Jadi, yang harus kita lakukan adalah banyak bicara dan juga beramal agar kita bisa meraih kenikmatan surga.

4. Shidq Al-Wa'd (jujur bila berjanji).
Janji membuat diri kita selalu berharap. Janji yang benar membuat kita bahagia. Janji palsu membuat kita selalu was-was. Maka janganlah memperbanyak janji (namun tidak ditepati) karena Allah Swt. sangat membenci orang-orang yang selalu mengingkari janji sebagaimana dalam firman-Nya,

"Dan tepatilah perjanjian dengan Allah apabila kamu berjanji dan janganlah kamu membatalkan sumpah-sumpah(mu) itu, sesudah meneguhkannya, sedang kamu telah menjadikan Allah sebagai saksimu (terhadap sumpah-sumpah itu). Sesungguhnya Allah mengetahui apa yang kamu perbuat." (Q.S. An-Nahl [16]: 91)

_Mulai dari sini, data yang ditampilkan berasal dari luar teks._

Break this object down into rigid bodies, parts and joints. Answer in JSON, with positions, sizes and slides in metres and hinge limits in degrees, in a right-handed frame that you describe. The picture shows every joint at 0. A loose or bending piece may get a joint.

Kita pun harus selalu membatasi janji yang kita ucapkan, baik kepada Allah maupun kepada manusia karena setiap janji yang kita ucapkan akan dipertanggungjawabkan di sisi Allah Swt.

"...Dan penuhilah janji; sesungguhnya janji itu pasti diminta pertanggungan jawabnya." (Q.S. Al-Israa [17]: 34)

5. Shidq Al-Haal (jujur dalam kenyataan).
Orang mukmin hidupnya selalu berada di atas kenyataan. Dia tidak akan menampilkan sesuatu yang bukan dirinya. Dia tidak pernah memaksa orang lain untuk masuk ke dalam jiwanya. Dengan kata lain, seorang mukmin tidak hidup berada di bawah bayang-bayang orang lain. Artinya, kita harus hidup sesuai dengan keadaan diri kita sendiri. Dengan bahasa yang sederhana, Rasulullah Saw. mengingatkan kita dengan ungkapan, "Orang yang merasa kenyang dengan apa yang tidak diterimanya sama seperti orang memakai dua pakaian palsu." (H.R. Muslim). Dari ungkapan ini, Rasulullah Saw. menganjurkan kepada umatnya untuk selalu hidup di atas kenyataan dan bukan hidup dalam dunia yang semu.

Ingin agar Ramadhan tahun ini memiliki dampak perubahan yang luar biasa bagi masa depan Anda? Sekaranglah saatnya berlatih jujur yang dimulai dari jujur pada diri sendiri dengan melaksanakan semua ibadah Ramadhan dengan penuh kejujuran. Wallahu a'lam.